On the global stage, perhaps the most significant event was Democratic presidential candidate Joe Biden’s victory over Donald Trump. This will have a major effect on Canada, on Ukraine and on the world.
As far as Canada is concerned, this will mark the end of idiotic and mutually destructive tariffs inflicted upon Canadian aluminum and other products. However, there is a major bone of contention that will arise with the Biden administration and that is the promise to halt construction of the Keystone XL pipeline carrying Alberta oil to Texas. Both the federal and Alberta governments are lobbying U.S. lawmakers to let the project go ahead. We will see what happens after Biden is inaugurated.
As far as Ukraine is concerned Biden’s election is most welcome news indeed.

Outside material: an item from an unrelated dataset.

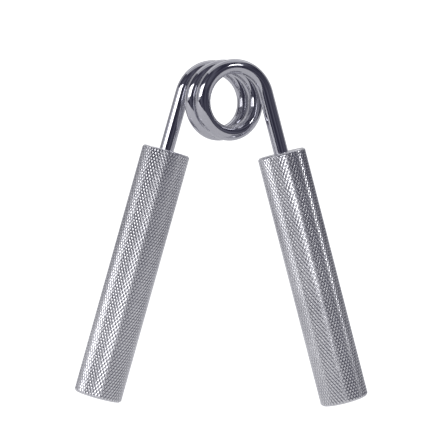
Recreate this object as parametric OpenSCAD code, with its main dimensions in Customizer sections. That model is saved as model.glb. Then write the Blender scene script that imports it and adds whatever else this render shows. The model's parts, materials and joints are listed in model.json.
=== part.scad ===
// Hand grip strengthener: a steel torsion spring with a knurled aluminium handle pressed on each leg.
// Origin: middle of the coil, on the hinge axis. X runs from the left handle to the right one,
// Y is the hinge axis, and Z points up, away from the handles.

/* [Spring] */
// Diameter of the round spring wire
wire_d = 5.7; // [4:0.1:6.5]
// Clear diameter inside the coil
coil_inner_d = 20.2; // [18:0.1:26]
// Distance from one turn to the next, centre to centre
coil_pitch = 8.65; // [7.5:0.05:10]
// Whole turns, on top of the part turn between the two legs
whole_turns = 2; // [1:1:4]
// Angle between the two handles at rest, seen square to the plane that they close in
arm_angle = 30.3; // [20:0.1:44]
// How far the coil's axis is turned from the hinge axis, which brings the two legs into line
coil_yaw = 26.4; // [15:0.1:35]

/* [Legs] */
// Bare wire between the coil and the left handle
left_leg_free = 23.7; // [15:0.1:40]
// Bare wire between the coil and the right handle
right_leg_free = 24.3; // [15:0.1:40]
// Length of wire held inside each handle
leg_held = 75; // [40:1:80]
// Chamfer on the cut end of each leg
leg_chamfer = 0.6; // [0.2:0.1:1.2]

/* [Handles] */
// Outer diameter, over the crests of the knurl
handle_d = 19; // [16:0.5:22]
// Length of each handle
handle_l = 100; // [90:1:120]
// Chamfer round both ends of each handle
handle_chamfer = 0.7; // [0.3:0.1:1.5]
// Chamfer round the mouth of the bore
mouth_chamfer = 0.4; // [0.2:0.1:1]
// Empty length left in the bore past the end of the leg
bore_spare = 2; // [0.5:0.5:6]
// Included angle of the drill point at the bottom of the bore
drill_angle = 118; // [90:1:135]

/* [Hidden] */
$fn = 96;

steel = "silver";
alloy = "lightgray";

wire_r = wire_d / 2;
coil_r = (coil_inner_d + wire_d) / 2;
rise = coil_pitch / (2 * PI);
handle_r = handle_d / 2;
bore_depth = leg_held + bore_spare;
drill_tip = wire_r / tan(drill_angle / 2);

// The coil stands in its own frame: coil_axis runs through its eye, from front to back,
// and coil_side runs across it, level with the ground.
coil_axis = [-sin(coil_yaw), cos(coil_yaw), 0];
coil_side = [cos(coil_yaw), sin(coil_yaw), 0];
up = [0, 0, 1];

// Each leg leaves the helix along its tangent. leg_turn is the angle, below the coil's level
// diameter, at which that tangent makes half of arm_angle with the vertical.
half_slope = tan(arm_angle / 2);
leg_turn = atan2(half_slope, cos(coil_yaw))
    - asin(rise / coil_r * sin(coil_yaw) / norm([cos(coil_yaw), half_slope]));
left_a = 180 - leg_turn;
right_a = leg_turn - 360 * whole_turns;
middle_a = (left_a + right_a) / 2;

// One ring of the wire's surface about every 6 degrees of turn, and 20 sides to a ring
rings = round((left_a - right_a) / 6);
sides = 20;

function unit(v) = v / norm(v);
function radial(a) = cos(a) * coil_side + sin(a) * up;
function tangent(a) =
    unit(coil_r * (cos(a) * up - sin(a) * coil_side) + rise * coil_axis);
function wire_centre(a) =
    coil_r * radial(a) + coil_pitch * (a - middle_a) / 360 * coil_axis;
function wire_ring(a) =
    let (out = radial(a), across = cross(tangent(a), out))
    [for (i = [0 : sides - 1])
        let (t = 360 * i / sides)
        wire_centre(a) + wire_r * (cos(t) * out + sin(t) * across)];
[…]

On the one hand, it’s goodbye to a president who had nothing but contempt for Ukraine, who slavishly followed the lead of Russian dictator Vladimir Putin, even to the point of taking his word over that of his own intelligence agencies and even went so far as to blackmail Ukraine into digging up dirt on Biden and his son, Hunter, by unconstitutionally holding back Congressionally approved military aid to Ukraine in the midst of a struggle for its survival.

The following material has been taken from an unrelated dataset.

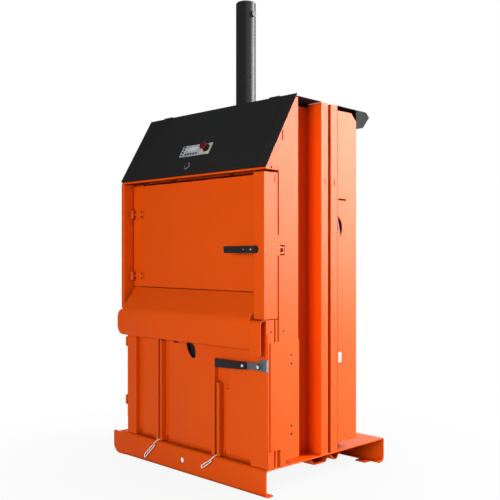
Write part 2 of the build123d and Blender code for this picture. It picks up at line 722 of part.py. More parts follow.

On the flip side, Biden has extensive Ukraine experience, having served as the point man to Kyiv when he was vice president during Barack Obama’s 2009-17 presidency and having made six trips to Ukraine during his eight years in the White House. He will give firm support for Ukraine in its war with the Russian Federation, will buttress the anti-corruption campaign and ensure continued bipartisan support for Ukraine in Congress.
As far as the world is concerned, this marks the end of Trump’s policy of coddling dictators while picking fights with America’s traditional allies and retreating from the international leadership role the United States has maintained since the Second World War. What we will see is a return to normalcy in international diplomacy as Biden mends fences with democratic allies while taking a strong stand against dictatorships.
So, while we look back at 2020 with a sense of relief that the year is finally coming to a close, we look forward to 2021 with more than a glimmer of hope.